== Information provided ==
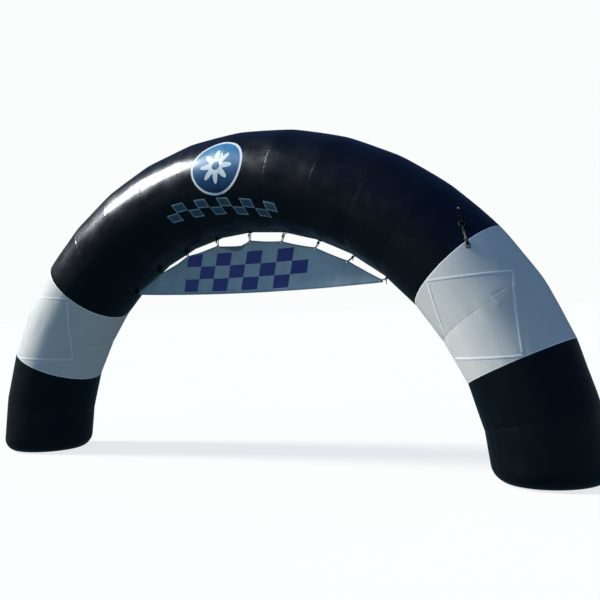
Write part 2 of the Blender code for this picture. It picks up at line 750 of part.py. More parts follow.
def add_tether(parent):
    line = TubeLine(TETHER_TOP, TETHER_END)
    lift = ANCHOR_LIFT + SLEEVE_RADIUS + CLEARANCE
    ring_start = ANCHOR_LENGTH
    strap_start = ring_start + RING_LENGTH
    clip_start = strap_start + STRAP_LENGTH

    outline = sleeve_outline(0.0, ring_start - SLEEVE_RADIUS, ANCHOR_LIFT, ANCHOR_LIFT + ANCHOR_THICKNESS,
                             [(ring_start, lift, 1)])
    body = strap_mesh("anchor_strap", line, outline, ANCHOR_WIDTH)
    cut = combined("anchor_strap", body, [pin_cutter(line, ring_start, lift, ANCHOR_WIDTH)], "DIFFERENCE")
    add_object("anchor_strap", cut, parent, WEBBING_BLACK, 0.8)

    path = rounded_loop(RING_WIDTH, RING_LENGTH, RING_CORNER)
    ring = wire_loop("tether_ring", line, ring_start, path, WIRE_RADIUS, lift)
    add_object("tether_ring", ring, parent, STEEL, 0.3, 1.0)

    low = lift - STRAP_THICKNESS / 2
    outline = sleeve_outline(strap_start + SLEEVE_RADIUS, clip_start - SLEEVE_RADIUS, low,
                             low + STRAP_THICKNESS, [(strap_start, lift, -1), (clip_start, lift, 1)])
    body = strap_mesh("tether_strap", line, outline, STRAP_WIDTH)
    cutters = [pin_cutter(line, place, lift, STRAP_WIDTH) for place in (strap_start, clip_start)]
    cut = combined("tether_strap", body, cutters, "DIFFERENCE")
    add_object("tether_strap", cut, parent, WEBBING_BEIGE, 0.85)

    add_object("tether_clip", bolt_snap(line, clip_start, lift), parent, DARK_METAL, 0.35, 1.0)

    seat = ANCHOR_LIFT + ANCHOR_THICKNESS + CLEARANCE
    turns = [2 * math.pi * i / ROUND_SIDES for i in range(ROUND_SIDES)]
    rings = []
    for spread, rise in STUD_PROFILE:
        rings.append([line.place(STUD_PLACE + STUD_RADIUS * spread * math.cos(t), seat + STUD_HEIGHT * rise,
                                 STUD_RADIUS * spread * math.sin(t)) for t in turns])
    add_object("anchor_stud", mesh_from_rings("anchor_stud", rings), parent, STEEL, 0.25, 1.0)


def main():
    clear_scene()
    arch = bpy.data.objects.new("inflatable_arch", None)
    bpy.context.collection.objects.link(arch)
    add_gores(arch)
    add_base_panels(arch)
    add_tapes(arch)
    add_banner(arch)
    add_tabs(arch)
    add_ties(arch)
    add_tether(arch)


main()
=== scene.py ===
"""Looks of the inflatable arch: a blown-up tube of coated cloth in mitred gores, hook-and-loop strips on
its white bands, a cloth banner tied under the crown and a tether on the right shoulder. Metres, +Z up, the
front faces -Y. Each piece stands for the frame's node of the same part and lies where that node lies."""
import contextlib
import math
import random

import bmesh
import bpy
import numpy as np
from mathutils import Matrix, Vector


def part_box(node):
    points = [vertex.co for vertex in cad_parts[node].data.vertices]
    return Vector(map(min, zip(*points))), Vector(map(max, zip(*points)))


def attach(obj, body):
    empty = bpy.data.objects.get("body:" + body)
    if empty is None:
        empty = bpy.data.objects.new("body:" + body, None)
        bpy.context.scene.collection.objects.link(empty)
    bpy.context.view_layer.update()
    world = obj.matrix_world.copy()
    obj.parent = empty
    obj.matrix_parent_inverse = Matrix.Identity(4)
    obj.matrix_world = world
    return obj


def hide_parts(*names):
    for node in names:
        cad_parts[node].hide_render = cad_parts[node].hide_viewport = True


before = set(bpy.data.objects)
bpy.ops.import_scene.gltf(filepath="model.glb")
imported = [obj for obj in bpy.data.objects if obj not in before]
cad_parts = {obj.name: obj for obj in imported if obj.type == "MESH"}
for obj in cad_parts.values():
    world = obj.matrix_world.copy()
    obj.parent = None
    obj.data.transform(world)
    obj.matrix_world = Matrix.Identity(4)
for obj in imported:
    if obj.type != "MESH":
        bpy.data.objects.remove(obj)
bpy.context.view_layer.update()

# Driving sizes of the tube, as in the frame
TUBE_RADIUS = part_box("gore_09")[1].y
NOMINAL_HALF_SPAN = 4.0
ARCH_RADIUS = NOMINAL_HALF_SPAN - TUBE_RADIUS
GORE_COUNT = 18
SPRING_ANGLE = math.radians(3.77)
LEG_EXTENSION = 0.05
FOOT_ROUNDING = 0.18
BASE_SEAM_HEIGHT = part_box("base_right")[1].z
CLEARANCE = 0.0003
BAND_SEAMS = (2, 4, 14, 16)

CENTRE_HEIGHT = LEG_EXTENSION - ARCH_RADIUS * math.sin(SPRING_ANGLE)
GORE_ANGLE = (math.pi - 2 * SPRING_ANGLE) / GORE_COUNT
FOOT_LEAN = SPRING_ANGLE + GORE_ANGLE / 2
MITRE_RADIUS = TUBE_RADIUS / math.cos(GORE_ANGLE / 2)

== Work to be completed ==
Write out all the data again, exactly as it appears.

== Output of the exercise ==
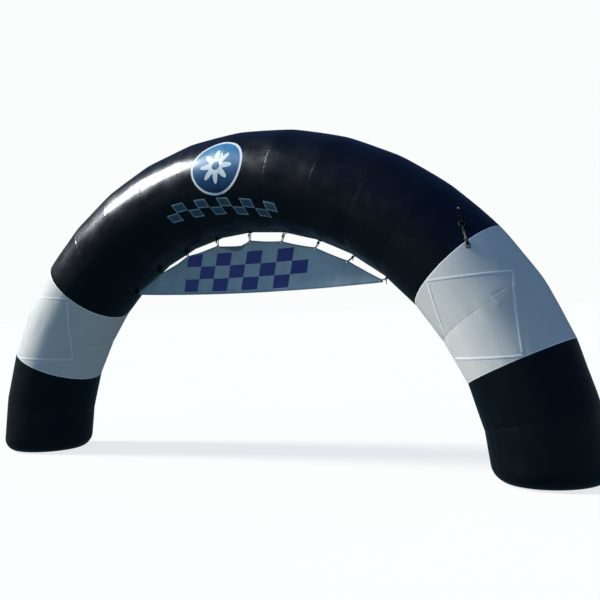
Write part 2 of the Blender code for this picture. It picks up at line 750 of part.py. More parts follow.
def add_tether(parent):
    line = TubeLine(TETHER_TOP, TETHER_END)
    lift = ANCHOR_LIFT + SLEEVE_RADIUS + CLEARANCE
    ring_start = ANCHOR_LENGTH
    strap_start = ring_start + RING_LENGTH
    clip_start = strap_start + STRAP_LENGTH

    outline = sleeve_outline(0.0, ring_start - SLEEVE_RADIUS, ANCHOR_LIFT, ANCHOR_LIFT + ANCHOR_THICKNESS,
                             [(ring_start, lift, 1)])
    body = strap_mesh("anchor_strap", line, outline, ANCHOR_WIDTH)
    cut = combined("anchor_strap", body, [pin_cutter(line, ring_start, lift, ANCHOR_WIDTH)], "DIFFERENCE")
    add_object("anchor_strap", cut, parent, WEBBING_BLACK, 0.8)

    path = rounded_loop(RING_WIDTH, RING_LENGTH, RING_CORNER)
    ring = wire_loop("tether_ring", line, ring_start, path, WIRE_RADIUS, lift)
    add_object("tether_ring", ring, parent, STEEL, 0.3, 1.0)

    low = lift - STRAP_THICKNESS / 2
    outline = sleeve_outline(strap_start + SLEEVE_RADIUS, clip_start - SLEEVE_RADIUS, low,
                             low + STRAP_THICKNESS, [(strap_start, lift, -1), (clip_start, lift, 1)])
    body = strap_mesh("tether_strap", line, outline, STRAP_WIDTH)
    cutters = [pin_cutter(line, place, lift, STRAP_WIDTH) for place in (strap_start, clip_start)]
    cut = combined("tether_strap", body, cutters, "DIFFERENCE")
    add_object("tether_strap", cut, parent, WEBBING_BEIGE, 0.85)

    add_object("tether_clip", bolt_snap(line, clip_start, lift), parent, DARK_METAL, 0.35, 1.0)

    seat = ANCHOR_LIFT + ANCHOR_THICKNESS + CLEARANCE
    turns = [2 * math.pi * i / ROUND_SIDES for i in range(ROUND_SIDES)]
    rings = []
    for spread, rise in STUD_PROFILE:
        rings.append([line.place(STUD_PLACE + STUD_RADIUS * spread * math.cos(t), seat + STUD_HEIGHT * rise,
                                 STUD_RADIUS * spread * math.sin(t)) for t in turns])
    add_object("anchor_stud", mesh_from_rings("anchor_stud", rings), parent, STEEL, 0.25, 1.0)


def main():
    clear_scene()
    arch = bpy.data.objects.new("inflatable_arch", None)
    bpy.context.collection.objects.link(arch)
    add_gores(arch)
    add_base_panels(arch)
    add_tapes(arch)
    add_banner(arch)
    add_tabs(arch)
    add_ties(arch)
    add_tether(arch)


main()
=== scene.py ===
"""Looks of the inflatable arch: a blown-up tube of coated cloth in mitred gores, hook-and-loop strips on
its white bands, a cloth banner tied under the crown and a tether on the right shoulder. Metres, +Z up, the
front faces -Y. Each piece stands for the frame's node of the same part and lies where that node lies."""
import contextlib
import math
import random

import bmesh
import bpy
import numpy as np
from mathutils import Matrix, Vector


def part_box(node):
    points = [vertex.co for vertex in cad_parts[node].data.vertices]
    return Vector(map(min, zip(*points))), Vector(map(max, zip(*points)))


def attach(obj, body):
    empty = bpy.data.objects.get("body:" + body)
    if empty is None:
        empty = bpy.data.objects.new("body:" + body, None)
        bpy.context.scene.collection.objects.link(empty)
    bpy.context.view_layer.update()
    world = obj.matrix_world.copy()
    obj.parent = empty
    obj.matrix_parent_inverse = Matrix.Identity(4)
    obj.matrix_world = world
    return obj


def hide_parts(*names):
    for node in names:
        cad_parts[node].hide_render = cad_parts[node].hide_viewport = True


before = set(bpy.data.objects)
bpy.ops.import_scene.gltf(filepath="model.glb")
imported = [obj for obj in bpy.data.objects if obj not in before]
cad_parts = {obj.name: obj for obj in imported if obj.type == "MESH"}
for obj in cad_parts.values():
    world = obj.matrix_world.copy()
    obj.parent = None
    obj.data.transform(world)
    obj.matrix_world = Matrix.Identity(4)
for obj in imported:
    if obj.type != "MESH":
        bpy.data.objects.remove(obj)
bpy.context.view_layer.update()

# Driving sizes of the tube, as in the frame
TUBE_RADIUS = part_box("gore_09")[1].y
NOMINAL_HALF_SPAN = 4.0
ARCH_RADIUS = NOMINAL_HALF_SPAN - TUBE_RADIUS
GORE_COUNT = 18
SPRING_ANGLE = math.radians(3.77)
LEG_EXTENSION = 0.05
FOOT_ROUNDING = 0.18
BASE_SEAM_HEIGHT = part_box("base_right")[1].z
CLEARANCE = 0.0003
BAND_SEAMS = (2, 4, 14, 16)

CENTRE_HEIGHT = LEG_EXTENSION - ARCH_RADIUS * math.sin(SPRING_ANGLE)
GORE_ANGLE = (math.pi - 2 * SPRING_ANGLE) / GORE_COUNT
FOOT_LEAN = SPRING_ANGLE + GORE_ANGLE / 2
MITRE_RADIUS = TUBE_RADIUS / math.cos(GORE_ANGLE / 2)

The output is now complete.